I watched a brand owner open an email from her new German wholesale account and physically deflate. She had shipped 200 units of her best-selling dress, the one that flew off the racks in Los Angeles. The Berlin boutique had returned 40 of them in the first week. The complaint was universal: "Runs very small." She had assumed a US Medium was a European Medium. She had simply changed the hang tags. The garment that fit a size 8 customer in California was squeezing a size 38 customer in Germany. The dress was identical. The bodies were different. The expectations were different. The brand lost a $12,000 account because of an assumption.

To flawlessly navigate the complex differences between US and European clothing sizes, you must abandon the idea of a simple "size conversion chart" and instead build a dual-market grading system based on the different anthropometric baselines and fit preferences of each population. The US market grading, based on ASTM standards, assumes a more rectangular body shape with a straighter waist-to-hip ratio and a preference for more ease. The European market grading, based on EN 13402 standards, assumes a more hourglass shape with a more defined waist and a preference for a closer, more tailored fit. A successful dual-market brand does not just add two to the size number. It develops a separate base pattern for each market, or applies a documented adjustment matrix that changes the shoulder slope, the armhole height, and the ease distribution. The size label is just the final, visible step in a much deeper engineering process.

The size difference is not a marketing problem. It is a pattern engineering problem. If you solve it with a hang tag, you will fail. If you solve it with a pattern, you will win. I want to share exactly how Shanghai Fumao helps our brand partners build patterns that fit both markets, and how you can avoid the $12,000 Berlin mistake.

What Are the Exact Anthropometric Baseline Differences Between ASTM and EN 13402 Size Standards?

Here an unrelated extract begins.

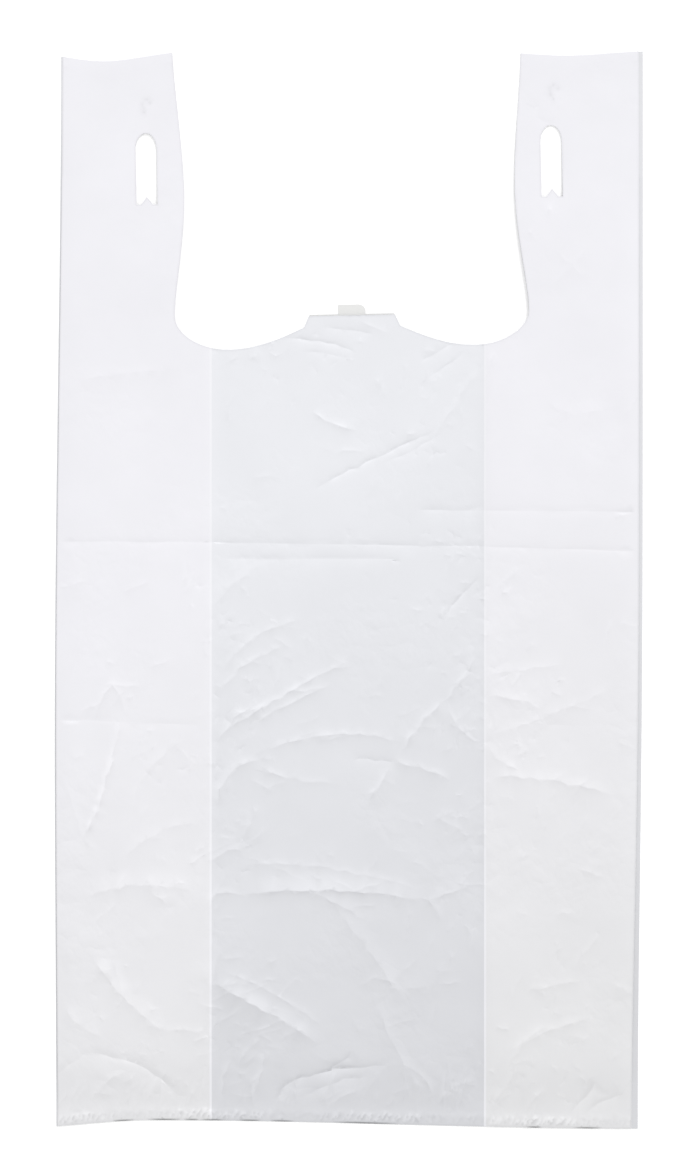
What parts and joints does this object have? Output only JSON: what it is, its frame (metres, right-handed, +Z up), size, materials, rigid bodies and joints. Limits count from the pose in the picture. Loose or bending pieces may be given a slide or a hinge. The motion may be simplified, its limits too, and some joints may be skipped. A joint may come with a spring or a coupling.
{
  "type": "plastic carrier bag",
  "caption": "White plastic vest carrier bag, lying flat, with side gussets, loop handles, rack slots and a torn centre tab.",
  "frame": {"origin": "centre of the underside of the bag, on the surface that it lies on", "axes": "+Y along the bag towards the handles, +X across it to the right as seen from the front, +Z up off the back panel"},
  "size_m": [0.3, 0.5495, 0.0035],
  "materials": {
    "white_film": "thin white high-density polythene film, soft gloss, finely creased, a little see-through"
  },
  "bodies": {
    "root": {"carrier_bag": "white_film"}
  },
  "joints": []
}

A brand owner once told me she thought a size 8 was a size 8 everywhere. She had never seen the actual anthropometric data. I showed her the ASTM standard for a US size 8: bust 88.9cm, waist 68.6cm, hip 93.9cm. Then I showed her the EN 13402 standard for a EU size 38: bust 88-92cm, waist 69-72cm, hip 94-97cm. At first glance, they looked similar. The critical difference was in the relationship between the measurements. The US standard had a 25.3cm waist-to-hip differential. The EU standard had a 23-25cm differential, but the waist was higher on the torso. The EU pattern was drafted for a more defined, higher waist. The US pattern was drafted for a longer, straighter torso. The numbers were close. The body shapes were different.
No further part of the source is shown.